Use Your Capital Gains Tax Allowance

Every individual has an annual tax-free capital gains allowance (£6,000 for 2023-24). To minimize tax, consider spreading the sale of investments over multiple tax years to fully utilize this allowance. Alternatively, you can use the “bed and ISA” strategy, where you sell investments and immediately repurchase them within an ISA, sheltering future gains from tax.

Take Advantage of Spousal Transfers

If you’re married or in a civil partnership, you can transfer assets to your spouse to utilize their tax allowances. This includes their personal income tax allowance, capital gains allowance, or dividend allowance, potentially reducing your combined tax liability.

Utilize Enterprise Investment Schemes (EIS) and Venture Capital Trusts (VCTs)

Investing in EIS or VCTs provides significant tax reliefs. EIS offers 30% income tax relief on investments up to £1 million annually, while VCTs provide 30% income tax relief on investments up to £200,000. Both also offer exemptions from capital gains tax, making them attractive options for high-net-worth individuals.

Offset Losses Against Gains

If you incur losses on your investments, you can use these to offset gains in the same tax year, reducing your overall taxable gain. If your losses exceed your gains, you can carry them forward to future tax years, offsetting gains in those years and minimizing future tax liabilities.

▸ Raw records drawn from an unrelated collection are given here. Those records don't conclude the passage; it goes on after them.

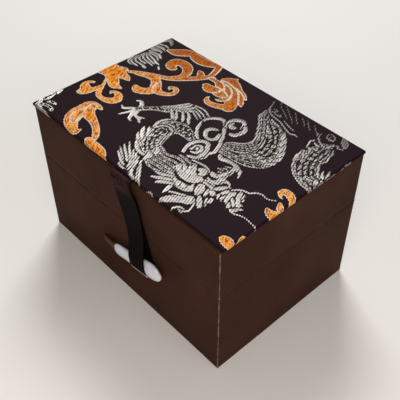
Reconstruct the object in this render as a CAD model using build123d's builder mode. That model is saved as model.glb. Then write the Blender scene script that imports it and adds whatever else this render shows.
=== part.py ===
from build123d import *
from math import cos, radians, sin
import os

os.makedirs("parts", exist_ok=True)

# The closed box stands on Z = 0 with its middle over the origin. X runs along the
# front from left to right, Y goes from front to back, Z is up. Lengths are in mm.
box_width = 100.0
box_depth = 68.5
base_height = 38.5
lid_height = 22.4
seam_gap = 0.3

# Sheet materials, from the outside of a wall inwards
wrap_thickness = 0.4
board_thickness = 2.2
lining_thickness = 0.8
sole_thickness = 0.4
corner_radius = 0.6
wrap_seam = 0.06
turn_in = 9.0
sole_gap = 0.2
lining_setback = 0.4

# Padded brocade panel on the lid
panel_inset = 0.3
panel_height = 1.5
panel_edge_radius = 0.5
panel_card_thickness = 0.7
brocade_thickness = 0.35

# Satin cushions inside the base and the lid
cushion_gap = 0.15
cushion_cover_thickness = 0.35
cushion_edge_radius = 1.6
cushion_crown = 1.2
base_cushion_height = 6.5
lid_cushion_height = 4.2

# Hinge: cloth over the back, tape inside with a fold of slack
hinge_cloth_thickness = 0.4
hinge_cloth_height = 16.0
hinge_tape_thickness = 0.3
hinge_tape_height = 15.0
hinge_tape_inset = 1.5
tape_fold_depth = 3.3
tape_fold_height = 2.1

# Clasp, measured from the middle of the peg's left end, on the front face
clasp_x = -2.52
clasp_z = 23.2
clasp_tilt = 13.0
peg_length = 26.4
peg_stand_off = 2.4
peg_height = 7.8
peg_thickness = 3.0
fabric_clearance = 0.1

# Peg sections from the left end to the tip: place along the peg, half height,
# half thickness and how far the middle lies above the axis
peg_length_shares = [0.0, 0.012, 0.042, 0.12, 0.27, 0.42, 0.57, 0.685, 0.78, 0.875, 0.943, 0.981, 1.0]
peg_height_shares = [0.39, 0.51, 0.62, 0.68, 0.69, 0.71, 0.78, 0.88, 0.97, 0.91, 0.69, 0.44, 0.2]
peg_thickness_shares = [0.5, 0.62, 0.74, 0.83, 0.87, 0.9, 0.94, 0.97, 0.99, 0.93, 0.75, 0.53, 0.27]
peg_middle_shares = [0.0, 0.0, 0.0, 0.0, 0.0, 0.0, 0.0, 0.0, 0.0, -0.01, -0.03, -0.05, -0.06]

# Ribbon strap that loops round the peg
strap_thickness = 0.5
strap_gap = 0.3
strap_along_peg = 14.9
strap_top_width = 10.8
strap_loop_width = 8.8
strap_tail_length = 12.0
strap_loop_reach = 3.7
strap_loop_low = 2.3
strap_loop_high = 3.5
strap_join_low = 14.0
strap_join_high = 17.0
strap_straight_top = 24.0
strap_bend_bottom_z = 46.0
strap_sewn_press = 0.05

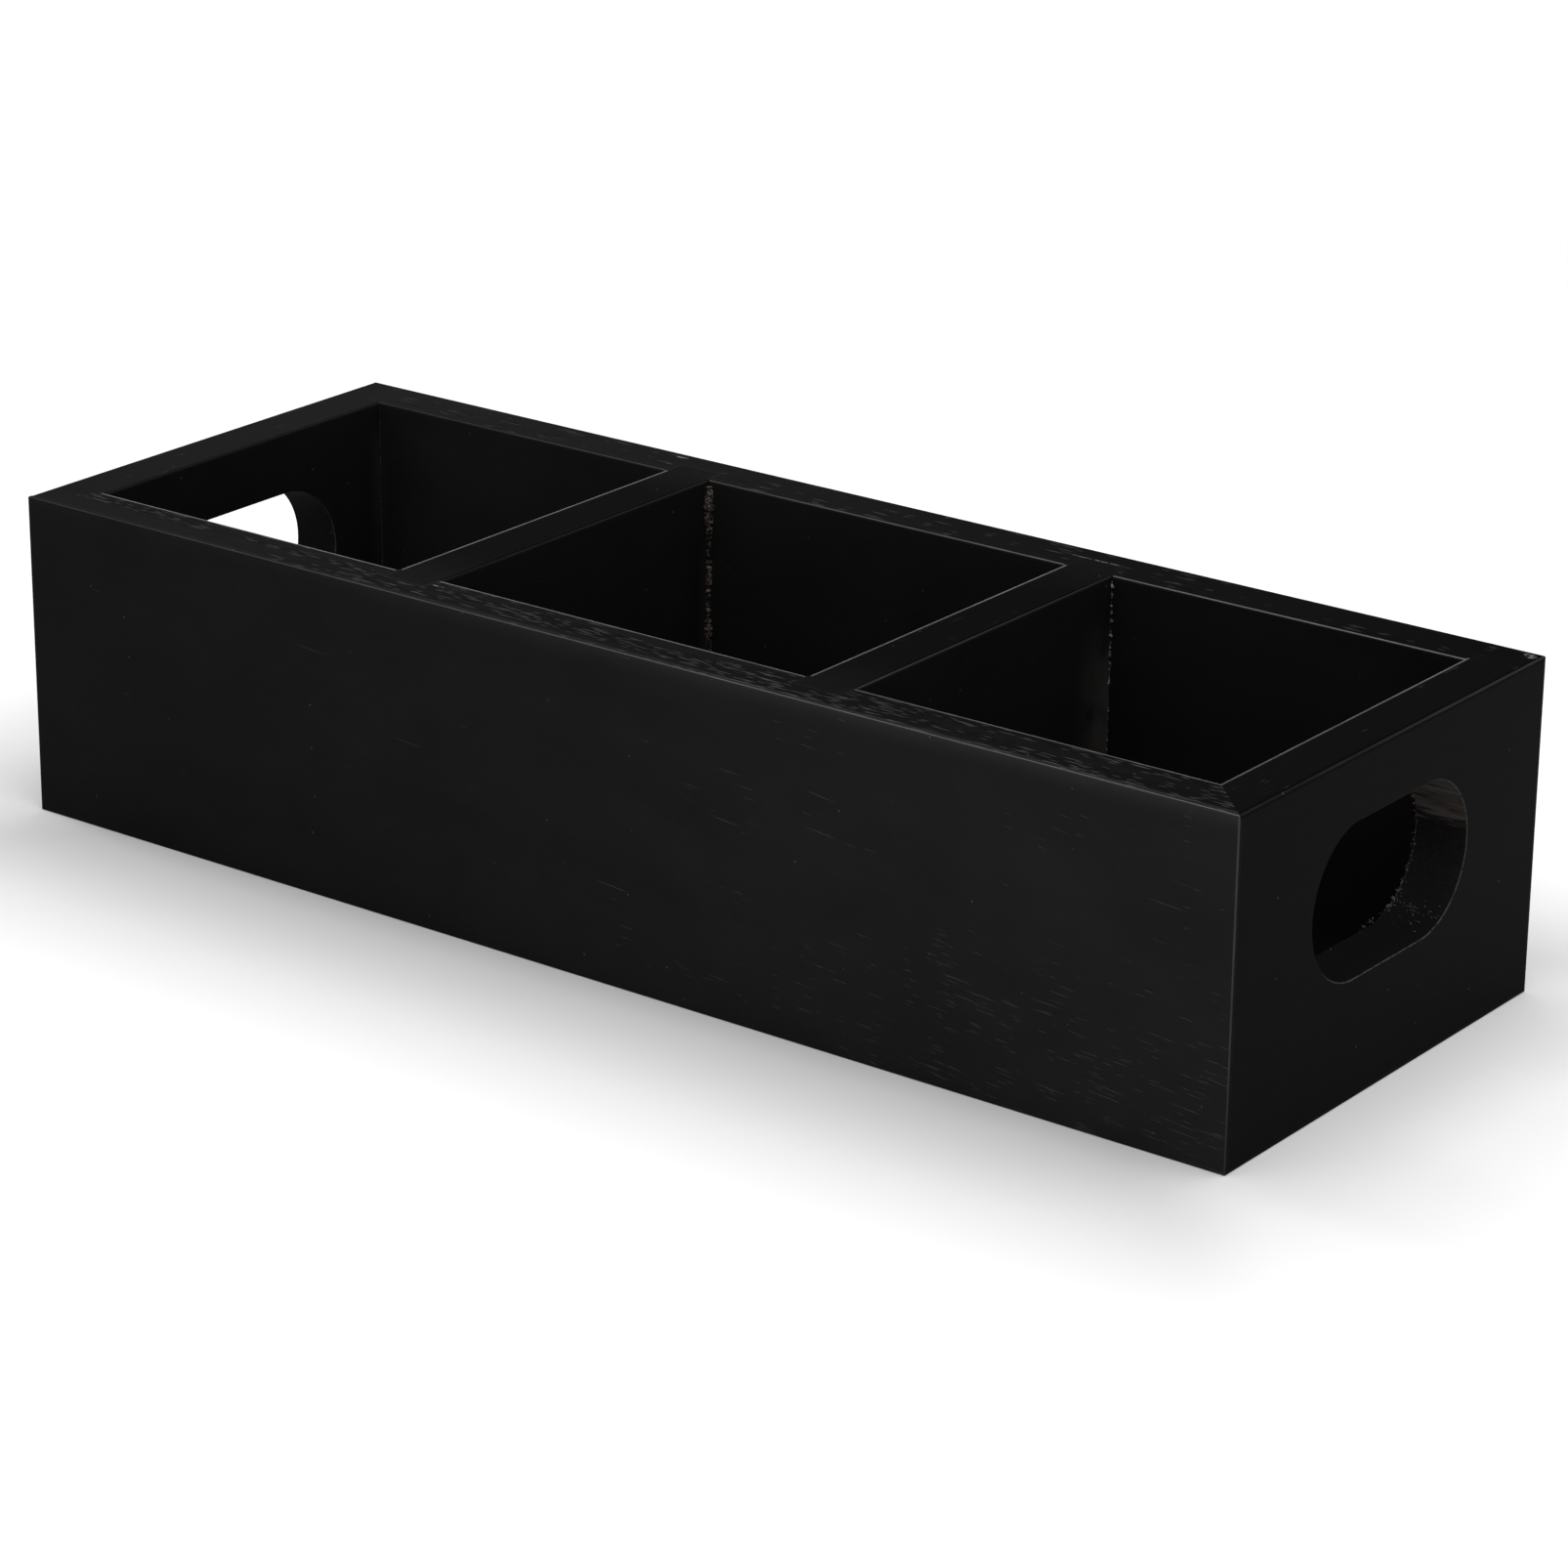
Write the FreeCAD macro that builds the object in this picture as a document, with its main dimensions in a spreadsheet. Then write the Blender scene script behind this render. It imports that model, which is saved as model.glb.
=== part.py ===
import FreeCAD, Part
import os
from math import pi
import Sketcher
from FreeCAD import Placement, Rotation, Vector

# Open wooden tea caddy: four mitred walls, two housed dividers and a base let in from below.
# The origin is at the middle of the footprint, on the surface that the box stands on.
# +X runs along the box, +Y to its back and +Z up. All sizes are in millimetres.

SIZES = {
    "overall_length": 350,
    "overall_width": 128,
    "overall_height": 82,
    "wall_thickness": 13.5,
    "divider_thickness": 13.5,
    "divider_spacing": 120,
    "housing_depth": 6.5,
    "rebate_depth": 6.5,
    "rebate_height": 7,
    "base_thickness": 6,
    "glue_gap": 0.05,
    "base_clearance": 0.25,
    "slot_length": 65,
    "slot_height": 37,
    "slot_below_rim": 16,
    "slot_edge_bevel": 0.35,
    "rim_radius": 0.8,
    "end_rim_radius": 1.2,
    "foot_radius": 0.4,
    "corner_radius": 0.5,
    "brad_length": 16,
    "brad_wire": 1.2,
    "brad_head_length": 2.2,
    "brad_head_thickness": 0.6,
    "brad_point": 0.4,
    "pin_length": 20,
    "pin_wire": 0.8,
    "pin_set_depth": 1,
    "pin_inset": 5,
    "nail_clearance": 0.05,
    "nail_tip_gap": 0.3,
}

CORNER_PIN_ROWS = 3
MITRE_ANGLE = 45
TOUCH = 1e-4

document = FreeCAD.newDocument("tea_caddy")
sheet = document.addObject("Spreadsheet::Sheet", "Size")
for row, (name, value) in enumerate(SIZES.items(), 1):
    sheet.set(f"A{row}", name)
    sheet.set(f"B{row}", str(value))
    sheet.setAlias(f"B{row}", name)
document.recompute()

# Places that several pieces share, as expressions over the sheet.
HALF_LENGTH = "Size.overall_length / 2"
HALF_WIDTH = "Size.overall_width / 2"
INNER_WIDTH = "(Size.overall_width - 2 * Size.wall_thickness)"
HALF_SPACING = "Size.divider_spacing / 2"
DIVIDER_OUTER_FACE = "Size.divider_spacing / 2 + Size.divider_thickness / 2"
OUTER_CELL_CENTRE = f"({HALF_LENGTH} - Size.wall_thickness + {DIVIDER_OUTER_FACE}) / 2"
LEDGE_INSET = "(Size.wall_thickness - Size.rebate_depth / 2)"
CROSS_BRAD = f"{INNER_WIDTH} / 4"
BASE_UNDERSIDE = "Size.rebate_height - Size.base_thickness"
SLOT_CENTRE = "Size.overall_height - Size.slot_below_rim - Size.slot_height / 2"
BRAD_HOLE = "Size.brad_wire + 2 * Size.nail_clearance"
PIN_HOLE = "Size.pin_wire + 2 * Size.nail_clearance"


def measure(expression):
    """Value of an expression over the sheet, in millimetres."""
    return float(sheet.evalExpression(expression))


def pin_heights():
    """Heights of the corner pins, spread evenly over the mitre above the base."""
    share = "(Size.overall_height - Size.rebate_height)"
    steps = range(1, 2 * CORNER_PIN_ROWS, 2)
    return [f"Size.rebate_height + {share} * {step} / {2 * CORNER_PIN_ROWS}" for step in steps]


def plane(body, role):
    """One of the body's own origin planes."""
    return next(item for item in body.Origin.OriginFeatures if item.Role == role)


def new_body(label):
    body = document.addObject("PartDesign::Body", label)
    body.Label = label
    return body


def new_sketch(body, name, role="XY_Plane", offset=None):
    """Empty sketch on an origin plane, moved along the plane's normal by an expression."""
    sketch = body.newObject("Sketcher::SketchObject", f"{body.Label}_{name}")
    sketch.AttachmentSupport = (plane(body, role), [""])
    sketch.MapMode = "FlatFace"
    if offset:
        sketch.setExpression("AttachmentOffset.Base.z", offset)
    return sketch


def constrain(sketch, expression, kind, *where):
    """Dimension whose value follows an expression over the sheet."""
    index = sketch.addConstraint(Sketcher.Constraint(kind, *where, measure(expression)))
    sketch.setExpression(f"Constraints[{index}]", expression)


def fix_point(sketch, item, point, across, up):
    """Holds a point of a sketch at two expressions from the sketch's origin."""
    constrain(sketch, across, "DistanceX", -1, 1, item, point)
    constrain(sketch, up, "DistanceY", -1, 1, item, point)


def closed_lines(sketch, corners):
    """Lines through the corners and back to the first, joined end to end."""
    lines = []
    for start, end in zip(corners, corners[1:] + corners[:1]):
        lines.append(sketch.addGeometry(Part.LineSegment(start, end)))
    for line, following in zip(lines, lines[1:] + lines[:1]):
        sketch.addConstraint(Sketcher.Constraint("Coincident", line, 2, following, 1))
    return lines


def rectangle(sketch, left, low, width, height):
    """Upright rectangle from its lower left corner, all four values expressions."""
    x, y, w, t = (measure(value) for value in (left, low, width, height))
    corners = [Vector(x, y), Vector(x + w, y), Vector(x + w, y + t), Vector(x, y + t)]
    bottom, right, top, side = closed_lines(sketch, corners)
    for line in (bottom, top):
        sketch.addConstraint(Sketcher.Constraint("Horizontal", line))
    for line in (right, side):
        sketch.addConstraint(Sketcher.Constraint("Vertical", line))
    fix_point(sketch, bottom, 1, left, low)
    constrain(sketch, width, "DistanceX", bottom, 1, bottom, 2)
    constrain(sketch, height, "DistanceY", right, 1, right, 2)


def wire_sections(sketch, centres, width, height=None):
    """Square sections of wire, or flat ones, round centres that are pairs of expressions."""
    height = height or width
    for across, up in centres:
        rectangle(sketch, f"{across} - ({width}) / 2", f"{up} - ({height}) / 2", width, height)


def mitred_outline(sketch, length, outer_face):
    """Plan of a wall: long outer edge, both ends cut at the mitre angle towards the middle."""
    half, face = measure(length) / 2, measure(outer_face)
    inner = face + measure("Size.wall_thickness")
    reach = half - measure("Size.wall_thickness")
    corners = [Vector(-half, face), Vector(half, face), Vector(reach, inner), Vector(-reach, inner)]
    outer_line, right_mitre, inner_line, left_mitre = closed_lines(sketch, corners)
    for line in (outer_line, inner_line):
        sketch.addConstraint(Sketcher.Constraint("Symmetric", line, 1, line, 2, -2))
    sketch.addConstraint(Sketcher.Constraint("Angle", outer_line, 1, left_mitre, 2, MITRE_ANGLE * pi / 180))
    constrain(sketch, outer_face, "DistanceY", -1, 1, outer_line, 1)
    constrain(sketch, length, "DistanceX", outer_line, 1, outer_line, 2)
    constrain(sketch, "Size.wall_thickness", "DistanceY", outer_line, 1, inner_line, 2)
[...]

Invest in Growth-Oriented Funds Within Tax Shelters

Investing in funds focused on capital growth rather than income can be tax-efficient, especially when held within an ISA or pension. Growth-focused funds accumulate value over time, and by holding them in tax-efficient accounts, you can avoid taxes on both the growth and eventual withdrawal.

Consider Offshore Investments

Offshore investments in certain jurisdictions may offer tax advantages, though they require careful management to ensure compliance with UK tax laws. It’s important to seek professional advice when considering this option to avoid getting into legal troubles.